Indonesian Political, Business & Finance News

G-7 roped in as Asian crisis worsens

| Source: AFP

G-7 roped in as Asian crisis worsens

By Philippe Ries

HONG KONG (AFP): The Group of Seven leading industrialized countries are becoming increasingly involved in the southeast Asian financial crisis, worsening as the South Korean currency plunges.

Germany, France, Britain and Italy will join the United States, Japan and Canada for discussions Wednesday on providing financial assistance to the region's troubled economies, Philippine financial officials said.

They will join colleagues from southeast Asia, South Korea and China, as well as the International Monetary Fund, the World Bank and the Asian Development Bank.

The official reason given for the Manilla meeting is to discuss a possible Asian fund to help troubled economies in the region.

It follows an informal G-7 session in Frankfurt over the weekend during U.S. deputy treasury secretary Lawrence Summers' Europe transit en route to Tokyo, an international banking source told AFP.

Summers arrived in Tokyo last Saturday for meetings with Finance Minister Hiroshi Mitsuzuka and vice minister of finance Eisuke Sakakibara, the source said.

The U.S. official was also meeting South Korean officials while in Tokyo, the same source said last Friday.

Support from the European members of the G-7, particularly from Germany and the Bundesbank, would be crucial if a rescue package for South Korea was to be launched, the source said.

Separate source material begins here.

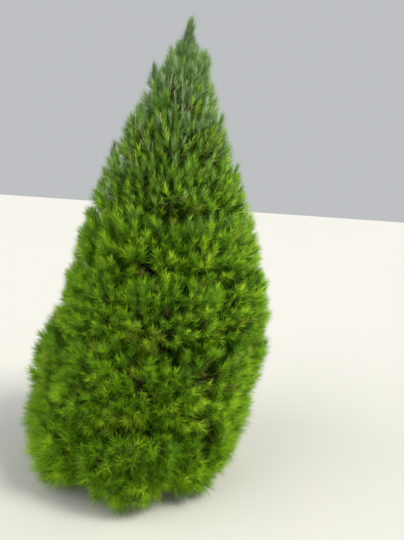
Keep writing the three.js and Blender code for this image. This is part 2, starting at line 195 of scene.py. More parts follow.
# Bundles of needles, and how much of a twig they cover.
FASCICLES = 18
FEWER_AT_TOP = 0.72
NEEDLES_PER_FASCICLE = 3
NEEDLE_LENGTHS = (0.084, 0.060)
NEEDLE_LENGTH_HEIGHTS = (0.2, 0.7)
NEEDLE_WIDTH = 0.0021
INNER_NEEDLE_WIDTH = 0.0044
LEAFY_LENGTH = 0.072
MOST_LEAFY = 0.85
SHORTEST_TWIG = 0.02
LOWEST_NEEDLE = 0.006
GOLDEN_ANGLE = 2.39996

# Needles lean from the twig by a wide angle low on it and a narrow one at its end, in degrees.
SKIRT_LEAN = 50
SKIRT_LEAN_BELOW = 0.9
WIDE_LEANS = (38, 27)
NARROW_LEANS = (19, 9)

# How much bundles differ from each other, and then the needles of one bundle.
BUNDLE_LEAN_SPREAD = 7
BUNDLE_TURN_JITTER = 0.5
BUNDLE_LENGTHS = (0.88, 1.04)
BUNDLE_LEVEL_SPREAD = 0.45
# Painted highlight: bundles are brighter towards the twig's end.
TIP_PAINTED_HIGHLIGHT = 1.6
NEEDLE_LEAN_SPREAD = 0.13
NEEDLE_TURN_SPREAD = 0.34
NEEDLE_LENGTH_CHANGES = (0.92, 1.04)

# A shoot's tint is a family and a level from 0, dark, to 5, bright: the levels are lit and shaded
# copies of one colour, which carry both tone that differs at random and painted light and shade.
GREEN, HALF_GREY, GREY, OLIVE, DRY = range(5)
BRIGHTEST = 5

# The tints' rule. Heights are shares of the tree's. A draw from 0 to 1 settles the odd shoots.
GREY_HEIGHTS = (0.56, 0.92)
GREY_POWER = 2.6
HALF_GREY_SHARE = 1.8
OLIVE_ABOVE = 0.95
DRY_ABOVE = 0.997
INNER_DRY_ABOVE = 0.993
MEAN_LEVEL = 2.85
LEVEL_SPREAD = 0.75
# Painted light on the skirt: low shoots get brighter levels.
SKIRT_PAINTED_LIGHT = 0.55
SKIRT_BELOW = 0.3
TOP_BRIGHTER = 0.1
# Painted light under each tier's bottom rows and painted shade on its top rows.
UNDERSIDE_PAINTED_LIGHT = 0.4
LOWEST_LEVEL = 0.8
HIGHEST_LEVELS = (5.0, 3.4)
# Painted shade inside the crown: inner shoots only get dark levels, with painted light on their
# undersides.
INNER_PAINTED_SHADE_LEVEL = 1.6
INNER_UNDERSIDE_PAINTED_LIGHT = 2.0
INNER_UNDER = 0.3

# The strays and the leader. The outline is a list of heights and the foliage's reach there.
STRAY_ROOM = 0.050
STRAY_START = 0.6
STRAY_BEND_LEVEL = 0.45
STRAY_BUD_BACK = 0.050
STRAY_SIDE_SHOOTS = 3
STRAY_SIDE_SPREAD = 0.014
STRAY_SIDE_DROPS = (0.03, 0.07)
STRAY_LOOK = dict(count=50, length=0.072, leafy=0.5, wide=24, narrow=8, tint=(GREY, 1))
STRAY_SIDE_LOOK = dict(count=26, length=0.070, leafy=0.4, wide=30, narrow=10, tint=(GREY, 2))
LEADER_BUD_BACK = 0.045
WHORL_LOOK = dict(count=30, length=0.070, leafy=0.5, wide=30, narrow=9, radius=0.003)
WHORL_SIDE_LOOK = dict(count=20, length=0.064, leafy=0.5, wide=28, narrow=9)
WHORL_SIDE_TINTS = [(GREY, 3), (HALF_GREY, 2), (GREY, 1), (GREY, 2)]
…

Such a package would be in a different league from the US$17.2 billion the IMF has arranged for Thailand and the $23 billion for Indonesia.

An IMF package for South Korea could amount to between $40 billion and $60 billion, rivaling the 50-billion-dollar package extended to Mexico in during the peso crisis in early 1995.

Seoul's central Bank of Korea (BoK) has recommended applying for IMF loans rather than trying to raise funds on its own, Yonhap Television News (YTN) said Tuesday.

"It would take time and involve complicated procedures for the BoK to raise funds from abroad, while getting IMF loans will be simpler and quicker, " YTN quoted a bank official as saying.

Kim In-Ho, top presidential advisor for economic affairs, told journalists South Korea would not need any help from the IMF if it manages to retrieve international credibility through its own current efforts to shape up.

Asked about the government position toward a possible IMF bailout, he said: "The government's position has not yet been decided upon."

An economic and finance ministry spokesman said: "The government has never considered seeking IMF bailout loans, nor has it any plan to do so."

Instead, the government plans to have the BoK take out short- term loans from abroad, including foreign central banks, finance and economy ministry officials were quoted as saying by Yonhap News Agency.

On Monday, the BoK gave up defending the won on the ministry's orders, when it crossed the 1,000 mark against the dollar. For the second day running Tuesday, the won hit its daily permissible 2.25 percent fall, hitting 1,012. 80 to the dollar within minutes of the opening, casting gloom over the stock market.

The fall of the won, which has lost more than 15 percent of its value this year, shoots up the South Korean private sector's external debt servicing, estimated at 19.4 percent of gross national product, much of it short term.

South Korean banks as well as industrial groups are facing mounting problems on the world market.

Christopher Wood, regional economist with Hong Kong-based investment bank, Peregrine, said G-7 countries cannot afford to take at face value reassuring noises from organizations such as the Organization for Economic Cooperation and Development.

"Such people are living on a different planet, as they were when Japan first imploded back in 1990," he said.

"The spreading problems in Asia have potentially dire implications for the world economy," he said.